We agree with defendant's contention that the trial court erred in not instructing the jury on the affirmative defense of abandonment, a recognized defense to criminal attempt. Sections 18-2-101(3) and 18-2-401, C.R.S.1973.

Since the evidence supports defendant's theory of abandonment, an instruction should have been given. People v. Mackey, 185 Colo. 24, 521 P.2d 910 (1974). We disagree with the People's contention that, because defendant was proceeding in the general direction of the house when he was apprehended, the defense of abandonment was unavailable to him under § 18-2-401(1), C.R.S.1973. Whether defendant was *308 only temporarily postponing the crime, or whether he had abandoned his efforts under circumstances manifesting a complete renunciation, is a matter for the trier of fact to decide after being properly instructed. See § 18-2-101(3), C.R.S.1973.

Nor do we accept the People's argument that abandonment is no defense since defendant had already committed the crime of attempted burglary before his abandonment. The People misconceive the nature of the affirmative defense of abandonment.

By the specific terms of the statute, § 18-2-101(3), C.R.S.1973, abandonment is an affirmative defense to an attempt crime. Consequently, even though, in a strict analytical sense, the crime of attempt is complete once the actor intentionally takes a substantial step towards the commission of the crime, nevertheless, the defense of abandonment is present if he thereafter voluntarily renunciates his criminal intent. See § 18-2-101(1), C.R.S.1973 (amended, effective July 1, 1977, 1977 Colo.Sess.Laws ch. 224, p. 960).

We have considered the balance of defendant's contentions, and find them to be without merit.

Defendant's conviction of attempted second degree burglary is reversed, and the cause is remanded for further proceedings consistent with this opinion. Because there is evidence in the record to support defendant's conviction of criminal mischief (§ 18-2-501, C.R.S.1973), and because abandonment is no defense to this completed crime, we affirm that conviction. See People v. Mayfield, 184 Colo. 399, 520 P.2d 748 (1974).

RULAND, J., concurs.

VanCISE, J., concurs in part and dissents in part.

VanCISE, Judge, concurring in part and dissenting in part:

I concur in the affirmance of the conviction of criminal mischief, but dissent from the reversal of the conviction of attempted second degree burglary.

Had defendant been charged with burglary, I would agree that there was evidence supporting the theory of abandonment. However, here the defendant was charged with attempted burglary. To be guilty of an attempt, the perpetrator must have engaged in "conduct constituting a substantial step toward commission of the offense," § 18-2-101(1), C.R.S.1973, that is, an overt act beyond mere preparation. Johnson v. People, 174 Colo. 413, 484 P.2d 110 (1971). But, this overt act need not be the last proximate act necessary to the completion of the substantive crime. People v. Goff, 187 Colo. 57, 530 P.2d 512 (1974).

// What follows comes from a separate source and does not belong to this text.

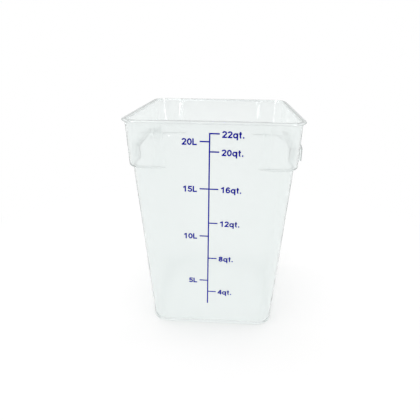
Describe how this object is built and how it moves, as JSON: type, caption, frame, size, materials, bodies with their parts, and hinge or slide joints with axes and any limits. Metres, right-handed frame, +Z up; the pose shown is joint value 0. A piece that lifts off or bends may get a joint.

Here, there was evidence that the defendant went up to the house, to a window hidden behind a big tree, and then broke the screen and the window with the intention of entering the house and committing a crime therein. If this evidence had not been believed, he would have been acquitted. If believed, guilt of the crime of attempted burglary would have been established, see § 18-4-203(1), C.R.S.1973, before there was any abandonment of his effort to commit the burglary. See § 18-2-101(3), C.R.S.1973. In other words, he may have abandoned his efforts to commit burglary itself, but this was after he committed attempted burglary.

Since the other evidence did not support abandonment as a defense to attempted burglary, defendant was not entitled to an instruction on this theory. People v. White, Colo., 553 P.2d 68 (1976).

The other alleged errors asserted by the defendant are without merit, so I would affirm the attempted burglary conviction.